Lighting + Color + Material: The Combined Behavioral System

Lighting does not act alone—it interacts with materials and surfaces.

Examples:

  • Gloss surfaces amplify brightness → stronger attention pull
  • Matte surfaces diffuse light → calmer behavioral response
  • Fabric diffuses color → softens engagement tone
  • Metal reflects directional light → enhances focus intensity

Lighting therefore becomes a system that is co-designed with materials to shape behavior at multiple sensory levels.


Strategic Lighting Design Principles in Exhibition Spaces

High-performance exhibition lighting typically follows three behavioral principles:

1. Attract

Use high contrast and brightness to pull visitors from aisle traffic.

2. Guide

Use layered lighting zones to direct movement through space.

3. Convert

Use controlled, comfortable lighting in engagement zones to increase dwell time and conversations.

This progression aligns lighting directly with visitor journey design.


FAQ

How does lighting influence visitor behavior in exhibitions?

Lighting affects attention, movement, emotional response, and dwell time by controlling what visitors see first and how they navigate space.

What type of lighting attracts visitors to a booth?

High-contrast, bright focal lighting combined with clear visual hierarchy is most effective for attracting attention in busy exhibition halls.

Does lighting affect sales or lead generation?

Yes.
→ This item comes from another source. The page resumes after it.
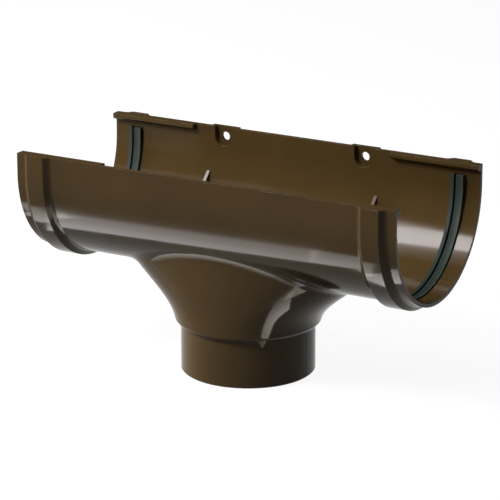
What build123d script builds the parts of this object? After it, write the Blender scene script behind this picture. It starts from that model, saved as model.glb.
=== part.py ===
from build123d import *
import math
import os

# Half-round gutter outlet. X runs along the gutter, +Y is the fascia side, +Z is up.
# The origin is the centre of the spigot's lower end. All sizes are millimetres.

# Trough
trough_length = 279.0
trough_radius = 63.5
leg_height = 14.5
wall = 2.5

# Seal housings: a raised ring near each end, with a seal's groove on its inner side
housing_end_land = 7.0
housing_slope = 3.0
housing_flat = 12.3
housing_rise = 3.7
housing_foot_round = 3.5

# Hooks that the gutter snaps under, on the four ends of the two lips
hook_length = 64.0
hook_reach = 4.4
hook_depth = 4.2
hook_chamfer = 1.5

# Flare from the trough down to its collar
flare_drop = 33.4
flare_radius = 75.0
flare_start_angle = 26.0
flare_end_angle = 62.0
flare_mouth_angle = 45.0
flare_sections = 4
flare_inner_rings = 8
flare_mouth_widening = 0.5
flare_mouth_overlap = 5.0
flare_blend = 12.0
collar_step = 3.0
collar_round = 2.4
collar_inner_rise = 6.0

# Spigot that enters the downpipe
spigot_diameter = 90.0
spigot_length = 33.1
spigot_end_bevel = 0.8

# Screw points in the fascia wall
screw_spacing = 107.0
screw_below_lip = 7.0
screw_hole_diameter = 6.2
pocket_radius = 6.8
pocket_depth = 3.0
boss_radius = 10.2

# Stop fins on both walls
fin_spacing = 128.6
fin_thickness = 2.4
fin_below_lip = 31.5
fin_reach = 6.9

# Rubber seals, which lie in the housings
seal_clearance = 0.25
seal_base_thickness = 2.2
seal_below_lip = 8.6
seal_narrow_rib = 2.4
seal_slot = 1.5
seal_wide_rib = 5.1
seal_stand_at_legs = 2.4
seal_stand_at_bottom = 0.9

# Places worked out from the driving sizes
cut_over = 1.0
half_length = trough_length / 2
inner_radius = trough_radius - wall
spigot_radius = spigot_diameter / 2
collar_radius = spigot_radius + collar_step
flare_mouth_half_width = collar_radius + flare_mouth_widening
collar_z = spigot_length
axis_z = collar_z + flare_drop + trough_radius
lip_z = axis_z + leg_height
mouth_top_z = axis_z - math.sqrt(trough_radius**2 - flare_mouth_half_width**2) + flare_mouth_overlap
housing_outer_end = half_length - housing_end_land
housing_inner_end = housing_outer_end - 2 * housing_slope - housing_flat
housing_centre = (housing_outer_end + housing_inner_end) / 2
groove_radius = inner_radius + housing_rise
seal_width = seal_narrow_rib + seal_slot + seal_wide_rib
seal_leg = leg_height - seal_below_lip


def u_solid(half_profile, height, axis_height=axis_z):
    """Turn a length-by-radius profile into a half round with straight legs above its axis."""
    full_profile = half_profile + mirror(half_profile, about=Plane.XZ)
    lower_half = Rot(180, 0, 0) * revolve(half_profile, Axis.X, 180)
    return Pos(0, 0, axis_height) * (lower_half + extrude(full_profile, height))


def plain_profile(half_span, radius, centre=0.0):
    """Rectangle from the trough's axis out to a radius."""
    return Pos(centre, radius / 2) * Rectangle(2 * half_span, radius)


def housing_profile(centre):
    """Trapezium of a raised housing on the trough's wall."""
    half_flat = housing_flat / 2
    foot = half_flat + housing_slope
    outline = Polyline(
        (centre - foot, trough_radius),
        (centre - half_flat, trough_radius + housing_rise),
        (centre + half_flat, trough_radius + housing_rise),
        (centre + foot, trough_radius),
        (centre + foot, inner_radius),
        (centre - foot, inner_radius),
        close=True,
    )
    return make_face(outline)


def trough_outside():
    """Solid outer form of the trough with both raised housings."""
    profile = plain_profile(half_length, trough_radius)
    for side in (-1, 1):
        profile += housing_profile(side * housing_centre)
    feet = [
        corner
        for corner in profile.vertices()
        if abs(corner.Y - trough_radius) < 0.01 and abs(corner.X) < half_length - 0.01
    ]
    return u_solid(fillet(feet, housing_foot_round), leg_height)


def trough_inside():
    """Space inside the trough, with the grooves that hold the seals."""
    space = u_solid(plain_profile(half_length + cut_over, inner_radius), leg_height + cut_over)
    groove_half_width = seal_width / 2 + seal_clearance
    for side in (-1, 1):
        groove = plain_profile(groove_half_width, groove_radius, side * housing_centre)
        space += u_solid(groove, seal_leg + seal_clearance)
    return space


def flare_half_length(height, inset):
    """Reach of the flare along the trough: an arc that turns outward, then a straight slope."""
    start = math.radians(flare_start_angle)
    end = math.radians(flare_end_angle)
    centre_x = collar_radius + flare_radius * math.cos(start)
    centre_z = collar_z - flare_radius * math.sin(start)
    radius = flare_radius + inset
    arc_top = centre_z + radius * math.sin(end)
    if height < arc_top:
        return centre_x - math.sqrt(radius**2 - (height - centre_z) ** 2)
    slope = math.tan(math.radians(flare_mouth_angle))
    return centre_x - radius * math.cos(end) + (height - arc_top) * slope


def flare_section(height, inset):
    """Elliptical section of the flare at a height, moved inward from its outer face."""
    share = (height - collar_z) / (mouth_top_z - collar_z)
    half_wide = collar_radius + (flare_mouth_half_width - collar_radius) * share - inset
    return (Pos(0, 0, height) * Ellipse(flare_half_length(height, inset), half_wide)).face()


def flare_sections_from(bottom_z, steps, inset):
    """Sections of the flare from a height near the collar up to its mouth in the trough."""
    step = (mouth_top_z - bottom_z) / steps
    return [flare_section(bottom_z + step * count, inset) for count in range(steps + 1)]


def flare_outside():
    """Outer form of the flare, kept within the plain length of the trough."""
    keep = Pos(0, 0, mouth_top_z) * Box(2 * housing_inner_end, 2 * trough_radius, 2 * mouth_top_z)
    return loft(flare_sections_from(collar_z + collar_round, flare_sections, 0.0)) & keep


def collar_outside():
    """Eased lower edge of the collar, as two bevels on a quarter circle."""
    middle = collar_round * (1 - math.cos(math.radians(45)))
    rings = [
        flare_section(collar_z, collar_round),
        flare_section(collar_z + middle, middle),
        flare_section(collar_z + collar_round, 0.0),
    ]
    return loft(rings, ruled=True)


def flare_inside():
    """Water way of the flare, drawn in to the spigot's bore at its foot."""
    foot_z = collar_z + collar_inner_rise
    throat = (Pos(0, 0, collar_z) * Circle(spigot_radius - wall)).face()
    return loft([throat] + flare_sections_from(foot_z, flare_inner_rings, wall), ruled=True)


def spigot_outside():
    """Round spigot with its lower edge eased."""
    spigot = extrude(Circle(spigot_radius), collar_z)
    lower_edge = spigot.edges().group_by(Axis.Z)[0]
    return chamfer(lower_edge, spigot_end_bevel)


def spigot_inside():
    """Bore through the spigot."""
    return Pos(0, 0, -cut_over) * extrude(Circle(spigot_radius - wall), collar_z + 2 * cut_over)


def hook(side_x, side_y):
    """Inward lip at one end of one wall, with its lower inner edge cut off."""
    inner_y = inner_radius - hook_reach
    middle_y = inner_radius + wall / 2
    outline = Polyline(
        (inner_y, lip_z),
        (inner_y, lip_z - hook_depth + hook_chamfer),
        (inner_y + hook_chamfer, lip_z - hook_depth),
        (middle_y, lip_z - hook_depth),
        (middle_y, lip_z),
        close=True,
    )
    bar = extrude(Plane.YZ * make_face(outline), hook_length)
    bar = Pos(half_length - hook_length, 0, 0) * bar
    if side_y < 0:
        bar = mirror(bar, about=Plane.XZ)
    if side_x < 0:
        bar = mirror(bar, about=Plane.YZ)
    return bar


def screw_shape(radius, side_x):
    """Outline of a screw point in the fascia wall: round below, straight up to the lip."""
    outline = Circle(radius) + Pos(0, screw_below_lip / 2) * Rectangle(2 * radius, screw_below_lip)
    outline -= Pos(0, screw_below_lip + radius / 2) * Rectangle(2 * radius, radius)
    place = Plane(
        origin=(side_x * screw_spacing / 2, 0, lip_z - screw_below_lip),
        x_dir=(-1, 0, 0),
        z_dir=(0, 1, 0),
    )
    return place * outline


def screw_boss(side_x):
    """Pad that stands out behind the fascia wall."""
    depth = pocket_depth + wall / 2
    return Pos(0, trough_radius - wall / 2, 0) * extrude(screw_shape(boss_radius, side_x), depth)


def screw_pocket(side_x):
    """Recess in the inner face of the fascia wall, and the hole through its floor."""
    pocket_start = inner_radius - hook_reach
    pocket = extrude(screw_shape(pocket_radius, side_x), hook_reach + pocket_depth)
    hole = Cylinder(screw_hole_diameter / 2, 4 * (pocket_depth + wall), rotation=(90, 0, 0))
    hole_place = (side_x * screw_spacing / 2, trough_radius, lip_z - screw_below_lip)
    return Pos(0, pocket_start, 0) * pocket + Pos(*hole_place) * hole


def fin(side_x, side_y):
    """Thin stop on the inner wall: a sloping upper edge, then straight down to the wall."""
    tip_y = math.sqrt(inner_radius**2 - (fin_below_lip - leg_height) ** 2)
    inner_y = tip_y - fin_reach
    foot_z = axis_z - math.sqrt(inner_radius**2 - inner_y**2)
    tip_z = lip_z - fin_below_lip
    middle = wall / 2
    outline = Polyline(
        (tip_y, tip_z),
        (inner_y, tip_z - fin_reach),
        (inner_y, foot_z),
        (inner_y, foot_z - middle),
        (tip_y + middle, tip_z),
        close=True,
    )
    plate = extrude(Plane.YZ * make_face(outline), fin_thickness / 2, both=True)
    if side_y < 0:
        plate = mirror(plate, about=Plane.XZ)
    return Pos(side_x * fin_spacing / 2, 0, 0) * plate


def outlet_body():
    """The whole moulding: trough, flare, collar, spigot, hooks, screw points and fins."""
    outside = trough_outside() + flare_outside()
    seam = [
        edge
        for edge in outside.edges()
        if edge.geom_type not in (GeomType.LINE, GeomType.CIRCLE)
        and edge.bounding_box().max.Z > axis_z - trough_radius
    ]
    body = fillet(seam, flare_blend) + collar_outside() + spigot_outside()
    for side_x in (-1, 1):
        body += screw_boss(side_x)
    body -= trough_inside()
    body -= flare_inside()
    body -= spigot_inside()
    for side_x in (-1, 1):
        for side_y in (-1, 1):
            body += hook(side_x, side_y)
            body += fin(side_x, side_y)
        body -= screw_pocket(side_x)
    return body


def seal(side_x):
    """U-shaped strip: a flat base in the groove, with a narrow and a wide rib on it."""
    centre = side_x * housing_centre
    outer = groove_radius - seal_clearance
    base_inner = outer - seal_base_thickness
    rib_inner = inner_radius - seal_stand_at_legs
    lowering = seal_stand_at_legs - seal_stand_at_bottom
    slot_centre = centre - seal_width / 2 + seal_narrow_rib + seal_slot / 2
    strip = u_solid(plain_profile(seal_width / 2, outer, centre), seal_leg)
    strip -= u_solid(plain_profile(seal_slot / 2, base_inner, slot_centre), seal_leg + cut_over)
    hollow = plain_profile(seal_width / 2 + cut_over, rib_inner, centre)
    strip -= u_solid(hollow, seal_leg + lowering + cut_over, axis_z - lowering)
    return strip


pieces = {
    "outlet_body": outlet_body(),
    "seal_left": seal(-1),
    "seal_right": seal(1),
}

os.makedirs("parts", exist_ok=True)
for name, piece in pieces.items():
    export_step(piece, f"parts/{name}.step")
    box = piece.bounding_box()
    print(name, "volume", round(piece.volume), "from", box.min, "to", box.max)
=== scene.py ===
import math

import bpy
from mathutils import Euler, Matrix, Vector


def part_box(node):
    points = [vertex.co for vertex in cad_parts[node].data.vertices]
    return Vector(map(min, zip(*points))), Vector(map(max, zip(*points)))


# Half-round gutter outlet with its seals. Lengths are metres and angles are degrees, except where a comment
# says otherwise.
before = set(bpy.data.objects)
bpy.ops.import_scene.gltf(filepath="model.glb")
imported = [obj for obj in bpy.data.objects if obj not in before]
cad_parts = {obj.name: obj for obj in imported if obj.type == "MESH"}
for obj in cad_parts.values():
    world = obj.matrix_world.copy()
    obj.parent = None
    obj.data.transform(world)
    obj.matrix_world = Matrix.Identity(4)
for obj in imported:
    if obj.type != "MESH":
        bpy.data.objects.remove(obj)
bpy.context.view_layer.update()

MM = 0.001

# Camera, solved from the photograph; the centre is in pixels from the left and from the top
IMAGE_SIZE = 500
SENSOR_WIDTH = 36.0
FOCAL_PIXELS = 2876.0
CENTRE_PIXEL = (248.3, 249.8)
CAMERA_AZIMUTH = 29.32
CAMERA_ELEVATION = 17.28
CAMERA_DISTANCE = 1904.4 * MM
TARGET_BELOW_LIP = 62.9 * MM
VIEW_DEPTH = 20.0

# Samples of the rounding of edges
EDGE_SAMPLES = 6

# Brown plastic: its colours, its shine, the radii of its worn and its moulded edges, how much the wear
# shows, and the depths of its waves and its grain
PLASTIC_DARK = (0.0715, 0.0430, 0.0150, 1.0)
PLASTIC_LIGHT = (0.0835, 0.0500, 0.0175, 1.0)
PLASTIC_FLECK = (0.0500, 0.0290, 0.0105, 1.0)
PLASTIC_WORN = (0.1500, 0.0900, 0.0420, 1.0)
PLASTIC_TINT = (1.0, 0.88, 0.72, 1.0)
PLASTIC_SPECULAR = 0.13
PLASTIC_WORN_RADIUS = 0.4 * MM
PLASTIC_EDGE_RADIUS = 0.3 * MM
PLASTIC_WORN_SHARE = 0.18
PLASTIC_WORN_ROUGHNESS = 0.12
PLASTIC_WAVE_DEPTH = 0.02 * MM
PLASTIC_GRAIN_DEPTH = 0.0016 * MM

# Grey-green rubber: the colours of its ribs, of its -X edge and of what lies over them, how much of the
# pale bloom shows, and the depths of its dished rib and its grain
# The wide rib's first two colours are painted shade: darkest at the bottom of its dish, paler on its rims
RUBBER_WIDE_RIB_SHADED = (0.0230, 0.0350, 0.0285, 1.0)
RUBBER_WIDE_RIB_RIMS = (0.0360, 0.0500, 0.0425, 1.0)
RUBBER_NARROW_RIB = (0.0380, 0.0520, 0.0440, 1.0)
RUBBER_EDGE = (0.0250, 0.0530, 0.0500, 1.0)
RUBBER_HATCH = (0.0150, 0.0220, 0.0185, 1.0)
RUBBER_BLOOM = (0.0620, 0.0680, 0.0600, 1.0)
RUBBER_GRAIN = (0.0150, 0.0220, 0.0190, 1.0)
RUBBER_TINT = (1.0, 0.9, 0.72, 1.0)
RUBBER_EDGE_RADIUS = 0.25 * MM
RUBBER_BLOOM_SHARE = 0.3
RUBBER_DISH_DEPTH = 0.35 * MM
RUBBER_GRAIN_DEPTH = 0.012 * MM

# Half-round axis and the strips of the seal across its width, shares of that width
AXIS_BELOW_LIP = 14.5 * MM
NARROW_RIB_END = 0.267
WIDE_RIB_START = 0.433

# Hatching of the narrow rib: its pitch, how far it leans along the seal, how dark and how deep it is
HATCH_PITCH = 1.9 * MM
HATCH_LEAN = 0.7
HATCH_SHARE = 0.85
HATCH_DEPTH = 0.1 * MM

# How much shorter the streaks of the wide rib are across the seal than along it
STREAK_NARROWING = 4.0

# Floor and surroundings: how bright they are by themselves, to the camera and in what mirrors them
WHITE = (1.0, 1.0, 1.0, 1.0)
FLOOR_GREY = (0.14, 0.14, 0.14, 1.0)
FLOOR_ROUGHNESS = 0.9
FLOOR_HALF_WIDTH = 3.0
FLOOR_SEEN = 0.92
FLOOR_MIRRORED = 0.8
WORLD_STRENGTH = 0.03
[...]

Lighting influences how long visitors stay, how they perceive products, and how likely they are to engage with staff.

What is the best lighting for trade show booths?

A balanced combination of ambient lighting for comfort and focused lighting for product or brand highlights.

How does lighting guide visitor flow?

Visitors naturally follow brighter zones, contrast gradients, and visually emphasized areas created through directional lighting.

Why is LED lighting important in exhibition design?

LED systems allow dynamic control, energy efficiency, and programmable lighting effects that can actively shape visitor behavior in real time.